This is *not* the bang bang sauce from Cheesecake Factory -- a calorie-bomb of coconut curry and peanut sauce (I mean, it probably tastes amazing).
This is the Laotian Bang Bang sauce -- a funky, fiery, sweet/tangy/spicy mix. Ie: a slow cooker friend.
In my experience, the best slow cooker recipes are deeply, aggressively flavored (see also this miso ginger garlic chicken). Slow cookers get a bad reputation because they remind people of dull stewy mush.
But that's why you fight against the murky "brown" flavor with brightness. In Laotian cuisine, bang bang is typically eaten with sticky rice (the way fries are eaten with ketchup). The same idea applies here: you want to match a tender, blank-slate food (slow-cooked chicken, sticky rice), with something that awakens the palate. Now you have the best of both worlds -- something soft and pillowy with something sharp and vibrant.
My preparation includes two ingredients that aren't in classic bang bang sauce: gochujang and black bean sauce. I did this because slow-cooker sauces need to be thick.
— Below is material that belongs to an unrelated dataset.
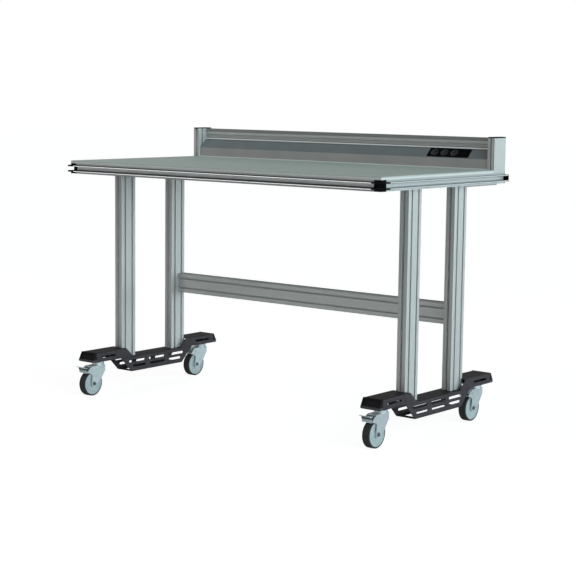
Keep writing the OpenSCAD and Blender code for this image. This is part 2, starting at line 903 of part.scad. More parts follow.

They'll get watered down a lot as the chicken cooks (such are modern chickens, very watery). Both sauces are thick, fermented and funky, and serve as the foundation for the more ephemeral top notes of this dish (ginger, lime, etc).
So, to review: Laotian bang bang: wakes you up. Cheesecake Factory bang bag: knock you out.
RECIPE:
Skin an entire whole chicken (I do this because the fat doesn't have anywhere to go in a slow cooker. Since the slow-cooker is a pro at keeping meat tender, don't worry about going skinless!).
In a small bowl, mix 2 tablespoons gochujang, 2 tablespoons of black bean sauce, 1 teaspoon chopped chili peppers (Thai chilis, piri-piri, whatever you have), 5 cloves of chopped garlic, 2 tablespoons chopped ginger, 1 tablespoon chili oil, 1 chopped lemongrass stalk (or 1/2 teaspoon of dried lemongrass), 1 tablespoon palm sugar, 1 teaspoon fish sauce, 1 pinch of dried ginger, 1 pinch of dried galangal (or just more ginger if you can't get this), 1 pinch of cardamom. Add enough water to mix, but not too much.
Place chicken in slow cooker and pour sauce over chicken, making sure to get every crevice. Add one diced lime. Cover and cook on low for 7 hours. Serve with sticky rice and Thai basil.